4. Croyez-vous que les personnages que vous mettez en scène qui sont drag-queens, considérant qu’ils le sont en permanence dans la série, n’auraient pas altérer la perception que le grand public a de ceux qui pratique réellement le métier?
Je reviens à mon idée du début selon laquelle on serait tous des drag-queens en quelque part. Je sais qu’à l’époque ça avait irrité Mado car elle trouvait que ça encourageait les préjugés, mais dès que les gens veulent croire en quelque chose, tu as beau vouloir présenter autre chose que leur idée première est difficile à défaire. Mon but ce n’était pas de faire de la pédagogie avec le public. Je voulais surtout illustrer que leur exubérance fait parti d’eux et qu’elle ne se traduit pas seulement par un costume. Je voulais aussi que ce soit toujours coloré. Que peu importe ce qu’elles vivaient, même si c’était plus sombre, qu’il y ait de la gaieté.
5. Est-ce que vous avez l’impression que si l’émission était diffusé aujourd’hui, l’impact serait meilleur?
D’abord, Radio-Canada a pris une décision assez audacieuse de diffuser l’émission le jeudi soir à 19h30. Le producteur éprouvait un malaise car, à cette heure-là en télévision, on ne peut pas tout montrer. Il y a encore des enfants qui sont à l’écoute. On a été confronté à la dure réalité que des segments filmés ne se retrouvaient pas à l’écran. Choisir cette case horaire était une façon de censurer en outrepassant le choix du directeur de la programmation de mettre en ondes cette série. On s’entend qu’à l’origine, le sujet était beaucoup plus costaud que ce qu’on a pu voir. À leur défense, en choisissant cette case horaire, malgré ce qui a été avancé, ils espéraient ouvrir les horizons à un plus large public que si l’émission avait été diffusé plus tard en soirée. Au final, face à la vision que nous en avions, le produit diffusé était une version diluée.
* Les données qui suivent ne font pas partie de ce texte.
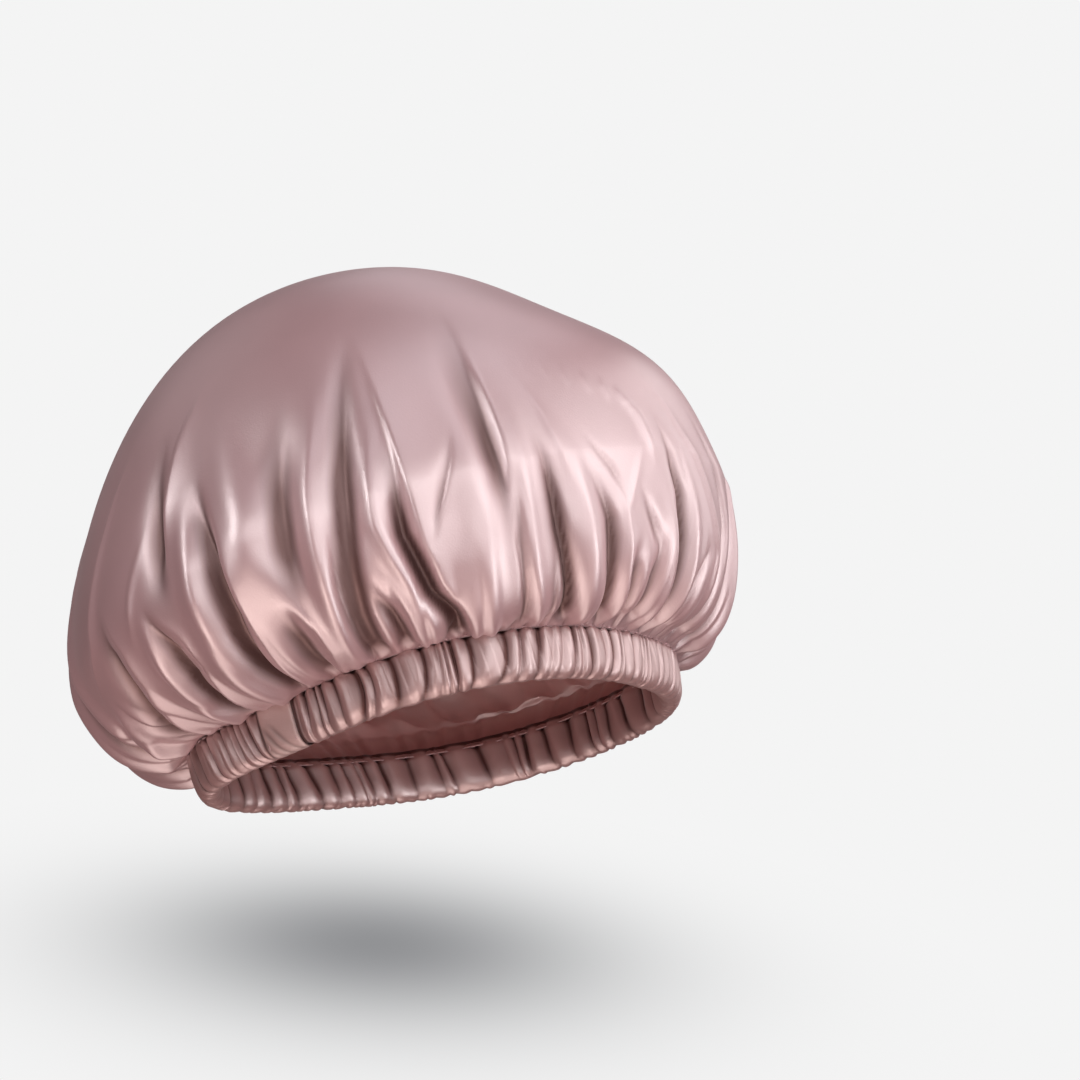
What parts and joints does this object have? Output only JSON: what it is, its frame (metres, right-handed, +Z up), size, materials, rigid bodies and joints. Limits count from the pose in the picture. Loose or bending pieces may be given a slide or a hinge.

Malgré la présence de séries plus importantes telles que 19-2, Les Bougon et autres de cet acabit qui ont ouvert la voix, on pourrait certainement aller plus loin aujourd’hui, mais je ne suis pas convaincu que les choses seraient nécessairement différentes. La série aurait sans doute davantage sa place sur une chaîne spécialisée.